コンパウンドの将来性を占う1つの要素として、クロスチェーンプラットフォーム「Gateway」があげられる。

コンパウンドを含むほとんどのDeFiサービスはイーサリアム上に開発されている。そのため、イーサリアムのスケーラビリティ問題が加速し使用料であるガス代が高騰し続けている。

昨今は、ガス代の高騰を回避すべく多くのDeFiサービスがイーサリアム以外のブロックチェーンに対応し始めているものの、複数のブロックチェーンに対応しなければならない開発者の負担は日々増え続けている。

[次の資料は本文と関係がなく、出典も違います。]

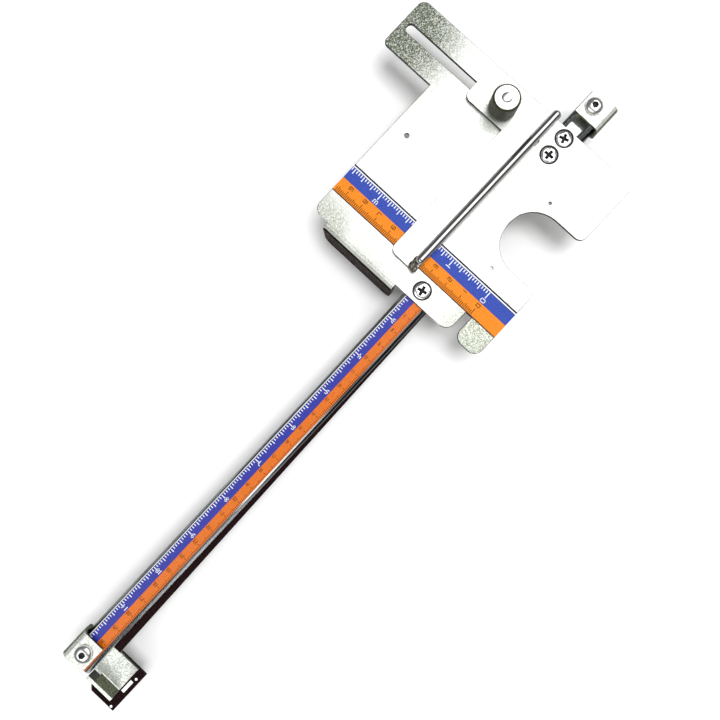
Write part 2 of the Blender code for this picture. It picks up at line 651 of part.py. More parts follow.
for pin, pin_x in {"left": foot_left + PIN_FROM_LEFT, "right": foot_right - PIN_FROM_RIGHT}.items():
    pin_hole = disc(PIN_DIAMETER / 2 + GAP, key_bottom - GAP, foot_top + GAP)
    cut(foot, helper("foot_pin_hole_" + pin, pin_hole, (pin_x, pin_y, 0)))
    pin_shape = disc(PIN_DIAMETER / 2, key_bottom, foot_top)
    object_of("foot_pin_" + pin, pin_shape, bright, (pin_x, pin_y, 0), stop_holder, smooth=True)
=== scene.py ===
import math
import random

import bmesh
import bpy
from mathutils import Matrix, Vector


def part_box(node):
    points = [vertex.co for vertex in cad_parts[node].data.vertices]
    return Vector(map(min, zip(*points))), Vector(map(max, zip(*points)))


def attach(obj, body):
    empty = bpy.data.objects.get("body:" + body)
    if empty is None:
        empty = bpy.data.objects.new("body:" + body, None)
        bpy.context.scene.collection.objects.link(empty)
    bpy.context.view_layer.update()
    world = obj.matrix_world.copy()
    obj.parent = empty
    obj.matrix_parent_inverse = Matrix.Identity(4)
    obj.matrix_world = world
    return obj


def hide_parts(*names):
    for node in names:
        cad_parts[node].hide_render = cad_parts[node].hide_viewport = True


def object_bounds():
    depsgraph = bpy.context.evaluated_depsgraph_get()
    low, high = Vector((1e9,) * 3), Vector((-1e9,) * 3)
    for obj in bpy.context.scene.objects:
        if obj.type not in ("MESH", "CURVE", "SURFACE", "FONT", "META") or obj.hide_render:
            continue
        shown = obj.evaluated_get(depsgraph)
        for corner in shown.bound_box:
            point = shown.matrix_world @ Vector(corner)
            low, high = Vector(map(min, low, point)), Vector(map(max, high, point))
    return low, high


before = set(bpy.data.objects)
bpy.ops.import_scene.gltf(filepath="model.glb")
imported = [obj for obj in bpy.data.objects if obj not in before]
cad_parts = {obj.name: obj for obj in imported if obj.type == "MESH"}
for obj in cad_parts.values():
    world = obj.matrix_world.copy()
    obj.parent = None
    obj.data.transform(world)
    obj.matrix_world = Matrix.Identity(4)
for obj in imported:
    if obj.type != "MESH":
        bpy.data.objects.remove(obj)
cad_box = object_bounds()


# The view. The gauge lies on a white table and is seen from a little under 400 mm above the rail, turned so
# that the long rail runs from the near left to the plate at the far right.
MM = 0.001
view = bpy.data.cameras.new("view")
SENSOR_MM = 36.0
LENS_MM = 34.97
EYE = (-113.6 * MM, -12.6 * MM, 371.5 * MM)
view.sensor_width = SENSOR_MM
view.lens = LENS_MM
camera = bpy.data.objects.new("camera", view)
bpy.context.scene.collection.objects.link(camera)
ROLL = Matrix.Rotation(math.radians(-47.04), 4, "Z")
TIP = Matrix.Rotation(math.radians(2.23), 4, "X")
LEAN = Matrix.Rotation(math.radians(0.45), 4, "Y")
camera.matrix_world = Matrix.Translation(EYE) @ ROLL @ TIP @ LEAN
bpy.context.scene.camera = camera
bpy.context.scene.view_settings.view_transform = "Standard"


# The table and the lights. The table is plain white board. A large soft panel hangs over the plate, past its
# right side, and another over the rail's free end. A higher key light isn't mirrored in the metal, so it only
# lights the table, the films and the rubber. The room around them is dim.
TABLE_HALF = 4.0
TABLE_GAP = 0.2 * MM
BOARD_WHITE = (0.86, 0.86, 0.86, 1)
BOARD_ROUGHNESS = 0.9
ROOM_GREY = (0.17, 0.17, 0.17, 1)
table_shape = bmesh.new()
bmesh.ops.create_grid(table_shape, x_segments=1, y_segments=1, size=TABLE_HALF)
bmesh.ops.translate(table_shape, vec=(0, 0, cad_box[0][2] - TABLE_GAP), verts=table_shape.verts)
table_mesh = bpy.data.meshes.new("table")
table_shape.to_mesh(table_mesh)
table_shape.free()
table = bpy.data.objects.new("table", table_mesh)
bpy.context.scene.collection.objects.link(table)
board = bpy.data.materials.new("white_board")
board.use_nodes = True
board.node_tree.nodes["Principled BSDF"].inputs["Base Color"].default_value = BOARD_WHITE
board.node_tree.nodes["Principled BSDF"].inputs["Roughness"].default_value = BOARD_ROUGHNESS
table_mesh.materials.append(board)


def panel(name, left, right, front, back, height, watts):
    """A soft panel light facing down, from its edges in metres."""
    light = bpy.data.lights.new(name, "AREA")
    light.shape = "RECTANGLE"
    light.size = right - left
    light.size_y = back - front
    light.energy = watts
    hung = bpy.data.objects.new(name, light)
    bpy.context.scene.collection.objects.link(hung)
    hung.location = ((left + right) / 2, (front + back) / 2, height)
    hung.visible_camera = False
    return hung


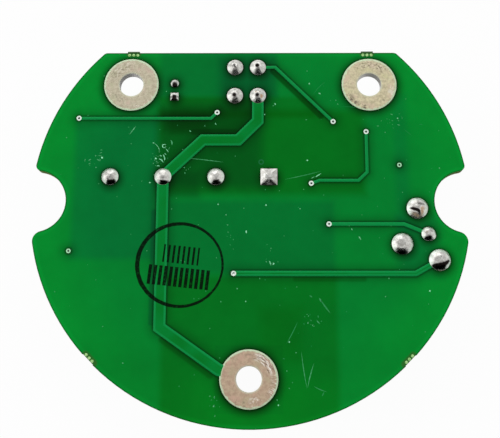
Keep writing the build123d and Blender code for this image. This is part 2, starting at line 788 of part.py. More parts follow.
# ---- copper on the component face ----
chip_pads_lower = [(x, chip_y - chip_pad_y) for x in chip_lead_x]
chip_pads_upper = [(x, chip_y + chip_pad_y) for x in chip_lead_x]
diode_pads = [(diode_x + side * (diode_end - 0.4), diode_y) for side in (-1, 1)]
resistor_tops = [(x, y + cap_reach) for x, y in resistor_points]
resistor_feet = [(x, y - cap_reach) for x, y in resistor_points]
capacitor_tops = [(x, y + cap_reach) for x, y in capacitor_points]
capacitor_feet = [(x, y - cap_reach) for x, y in capacitor_points]
component_routes = (
    (link_width, (left_via, (left_via[0], 10.6), terminal_points[0])),
    (link_width, (upper_via, header_points[2])),
    (link_width, (right_via, (right_via[0], 10.9), (chip_lead_x[0], 9.9), chip_pads_upper[0])),
    (link_width, (far_right_via, (chip_lead_x[3], 11.8), chip_pads_upper[3])),
    (link_width, (middle_via, (9.82, terminal_row_y), terminal_points[3])),
    (link_width, (signal_via, (signal_via[0], 1.86), chip_pads_lower[0])),
    (return_width, (return_via, (terminal_points[2][0], -9.6), terminal_points[2])),
    (return_width, (return_via, (return_via[0], -17.0), diode_pads[0])),
    (earth_width, (diode_pads[1], (diode_pads[1][0], -23.2), (2.4, -26.6))),
    (link_width, (terminal_points[3], (terminal_points[3][0], -1.7), resistor_tops[0])),
    (link_width, (resistor_feet[0], resistor_feet[1])),
    (link_width, (resistor_tops[1], (resistor_tops[1][0], -5.95), signal_via)),
    (link_width, (resistor_feet[2], (24.3, far_right_via[1]), far_right_via)),
    (link_width, (resistor_tops[2], (24.6, 18.2))),
    (link_width, (capacitor_tops[0], (right_via[0], 11.82))),
    (link_width, (capacitor_feet[0], (capacitor_feet[0][0], 5.48), middle_via)),
    (link_width, (capacitor_tops[1], (25.97, capacitor_tops[1][1]), edge_via)),
    (link_width, (capacitor_feet[1], (22.45, chip_pads_lower[3][1]), chip_pads_lower[3])),
    (link_width, (capacitor_tops[2], (terminal_points[0][0], -5.9), terminal_points[0])),
    (link_width, (capacitor_feet[2], (-30.88, capacitor_feet[2][1]), lower_left_via)),
)

with BuildPart() as component_tracks:
    with BuildSketch(Plane.XY.offset(seat)):
        for width, points in component_routes:
            draw_run(points, width)
        with Locations(*chip_pads_lower, *chip_pads_upper):
            Rectangle(0.62, 1.5)
        with Locations(*diode_pads):
            Rectangle(2.0, 2.4)
        with Locations(*resistor_tops, *resistor_feet, *capacitor_tops, *capacitor_feet):
            Rectangle(1.8, 1.1)
        clear_pads()
    extrude(amount=copper)
component_tracks.part.label = "component_tracks"
export_step(component_tracks.part, "parts/component_tracks.step")
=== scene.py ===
import math
import bpy
import numpy as np
from mathutils import Euler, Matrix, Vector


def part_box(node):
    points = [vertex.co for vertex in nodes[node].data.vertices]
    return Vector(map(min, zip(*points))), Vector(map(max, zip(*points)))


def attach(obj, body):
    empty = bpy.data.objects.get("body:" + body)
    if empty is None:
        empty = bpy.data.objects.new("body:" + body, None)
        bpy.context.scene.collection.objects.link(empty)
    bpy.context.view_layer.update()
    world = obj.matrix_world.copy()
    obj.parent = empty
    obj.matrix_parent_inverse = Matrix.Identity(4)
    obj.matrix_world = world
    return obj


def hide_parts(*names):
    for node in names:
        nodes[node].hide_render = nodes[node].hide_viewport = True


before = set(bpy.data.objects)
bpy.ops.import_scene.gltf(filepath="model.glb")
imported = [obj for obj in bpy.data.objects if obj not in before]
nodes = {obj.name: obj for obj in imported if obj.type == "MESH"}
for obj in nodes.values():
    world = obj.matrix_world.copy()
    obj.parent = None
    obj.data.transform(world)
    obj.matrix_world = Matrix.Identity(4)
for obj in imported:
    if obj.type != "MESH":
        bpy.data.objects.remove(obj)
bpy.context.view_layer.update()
scene = bpy.context.scene
mm = 0.001
print("frame loaded:", len(nodes), "nodes")


# places read from the frame, in millimetres

def boxOf(node):
    low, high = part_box(node)
    return np.array(low) / mm, np.array(high) / mm


def middleOf(node):
    low, high = boxOf(node)
    return (low + high) / 2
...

こうした状況を受けコンパウンドは、独自のクロスチェーンプラットフォームGatewayを公開している。現状はプロトタイプだが、将来的には異なるブロックチェーンのネイティブ通貨を担保に、別のブロックチェーンのネイティブ通貨をコンパウンドで借り入れることができるようになる。

たとえば、Gateway上でイーサリアム(ETH)を担保にポルカドット(DOT)を借り入れることが可能だ。Gatewayはバリデータによって管理され、ガバナンストークンCOMPが流通する仕組みとなっている。

Gatewayの展望は、全てのDeFiサービスがGatewayにさえ対応しておけば複数のブロックチェーン上で稼働させることができるようになることだ。クロスチェーンが完成した場合、DeFi市場全体の資本効率が大幅に改善され、より多くの資産が流入してくることが予想される。